Ordinarily the symbols are located within the image file itself.
For some compilers, you have to specify that the symbols be kept, otherwise they are stripped out
during the compilation. Gcc, however, keeps all symbols in the image file -- at least by default.
Because of this, you should not have to worry about anything, just compile as usual.
Obviously, you don't want to use any command options that will remove the symbols.
How to go about gathering the symbols? Well, a couple of options come to mind.
The first idea I had was to shell to 'nm',
a binutils program
that returns a listing of all the symbols found in an image file, and just read from its output.

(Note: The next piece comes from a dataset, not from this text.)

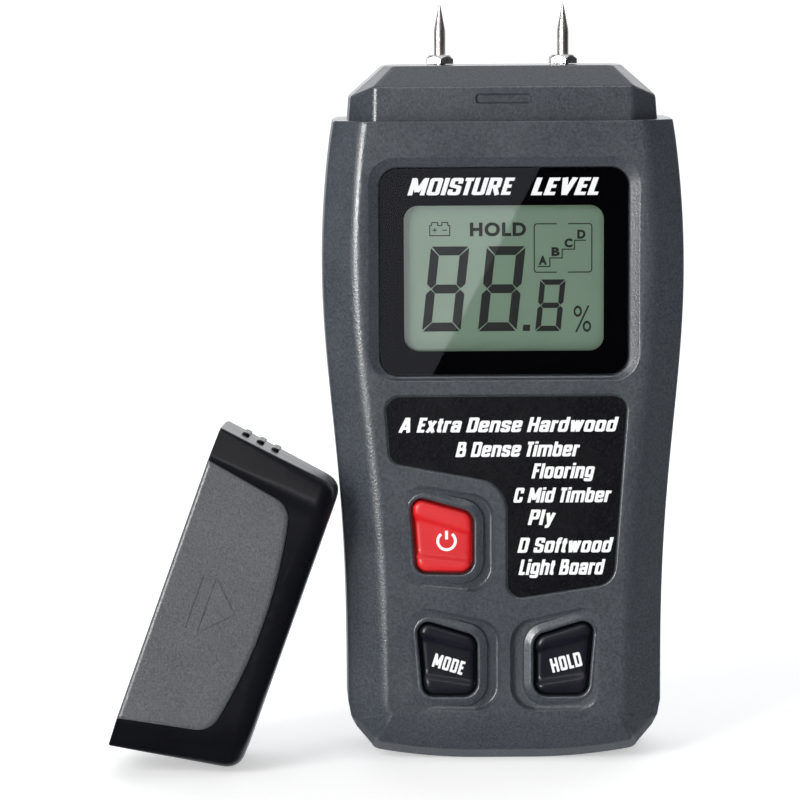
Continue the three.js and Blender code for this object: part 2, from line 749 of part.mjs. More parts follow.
function displayLayer(inset, depths) {
  const reach = DISPLAY.halfWidth - inset;
  return block([-reach, reach], depths, [DISPLAY.z0 + inset, DISPLAY.z1 - inset]);
}
place("display_glass", displayLayer(0, DISPLAY_GLASS), "display");
place("display_reflector", displayLayer(0.4, REFLECTOR), "steel");
place("display_frame", displayFrame(), "softBlack");
place("zebra_strip_lower", block([-18, 18], ZEBRA, [75, 77]), "rubber");
place("zebra_strip_upper", block([-18, 18], ZEBRA, [102.7, 104.7]), "rubber");

place("circuit_board", circuitBoard(), "board");
const onBoard = (height) => [BOARD[1] + CLEARANCE, BOARD[1] + height];
place("controller_chip", block([-7, 7], onBoard(2), [92, 106]), "softBlack");
place("buzzer", dowel(15, 86, onBoard(4.4), 4.5, 24), "softBlack");
place("filter_capacitor", dowel(-15, 86, onBoard(7.2), 2.5, 18), "steel");

for (const [name, key] of Object.entries(KEYS)) {
  const [x, z] = key.switchAt;
  place(`${name}_key`, keyCap(key), { color: key.colour, roughness: 0.4 });
  place(`${name}_switch_plunger`, dowel(x, z, [-12, -10.5], 1.7), "softBlack");
  place(`${name}_switch`, tactSwitch(key.switchAt), "steel");
}

PIN_XS.forEach((x, i) => {
  const side = ["left", "right"][i];
  place(`electrode_pin_${side}`, electrodePin(x), "steel");
  place(`collar_nut_${side}`, collarNut(x, NUT_TURNS[i]), "steel");
  place(`threaded_insert_${side}`, threadedInsert(x), "brass");
  place(`electrode_lead_${side}`, electrodeLead(x), "softBlack");
});

place("battery_9v", battery(), "batteryWrap");
for (const [name, seat] of Object.entries(TERMINALS)) {
  place(`battery_terminal_${name}`, terminal(seat), "steel");
}
place("battery_clip", snapConnector(), "softBlack");
place("battery_lead_red", batteryLead(-3), "redWire");
place("battery_lead_black", batteryLead(3), "softBlack");
const foamHeights = [BAY.z0 + CLEARANCE, BATTERY_FOOT - CLEARANCE];
place("battery_foam", block([-11, 11], [-3, 11.2], foamHeights), "foam");

HOUSING_SCREWS.forEach((at, i) => place(`housing_screw_${i + 1}`, housingScrew(at), "steel"));
BOARD_SCREWS.forEach((at, i) => place(`board_screw_${i + 1}`, boardScrew(at), "steel"));

// The cap leans on the meter's left side with its closed end down against it.
const cap = new THREE.Group();
cap.rotation.set(
  THREE.MathUtils.degToRad(2.4),
  THREE.MathUtils.degToRad(109.8),
  THREE.MathUtils.degToRad(-3.4),
  "YXZ",
);
cap.position.set(-61.9, -10.6, 33.9);
meter.add(cap);
place("cap_shell", capShell(), "softBlack", cap);
place("cap_front_panel", capPanel(-1), "housing", cap);
place("cap_rear_panel", capPanel(1), "housing", cap);

export default meter;
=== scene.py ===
"""The looks of a two-pin wood moisture meter and its pull-off cap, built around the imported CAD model.

Shapes are written in millimetres and become metres in skin(). X is the width, the display faces -Y.
"""

import math

import bmesh
import bpy
from mathutils import Matrix, Vector


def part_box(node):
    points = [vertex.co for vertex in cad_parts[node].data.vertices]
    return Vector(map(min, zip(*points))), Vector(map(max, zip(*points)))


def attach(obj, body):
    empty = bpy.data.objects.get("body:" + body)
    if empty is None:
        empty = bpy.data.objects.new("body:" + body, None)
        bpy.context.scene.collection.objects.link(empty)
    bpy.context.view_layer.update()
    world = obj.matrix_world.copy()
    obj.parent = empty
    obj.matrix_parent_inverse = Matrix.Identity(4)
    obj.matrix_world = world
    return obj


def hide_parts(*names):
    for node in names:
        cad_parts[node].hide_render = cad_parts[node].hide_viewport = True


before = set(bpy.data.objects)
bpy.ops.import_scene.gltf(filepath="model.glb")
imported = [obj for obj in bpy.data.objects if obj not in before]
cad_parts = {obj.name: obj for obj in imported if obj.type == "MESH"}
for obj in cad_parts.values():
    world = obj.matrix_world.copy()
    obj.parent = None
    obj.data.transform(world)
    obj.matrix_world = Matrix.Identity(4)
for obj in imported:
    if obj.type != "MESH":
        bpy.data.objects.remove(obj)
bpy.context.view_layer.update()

MM = 0.001


def limits(node):
    """Lowest and highest corner of a CAD node in millimetres."""
    low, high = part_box(node)
    return low / MM, high / MM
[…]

This program may or may not be included with your version of the BeOS. If it's not already present,
you can download it as part of the BeOS R5 Developer Tools found here.
But then, I remembered that you can load the image symbols directly by using some image functions
in the Kernel Kit. It's pretty simple really. Here's a test program I wrote to do just that.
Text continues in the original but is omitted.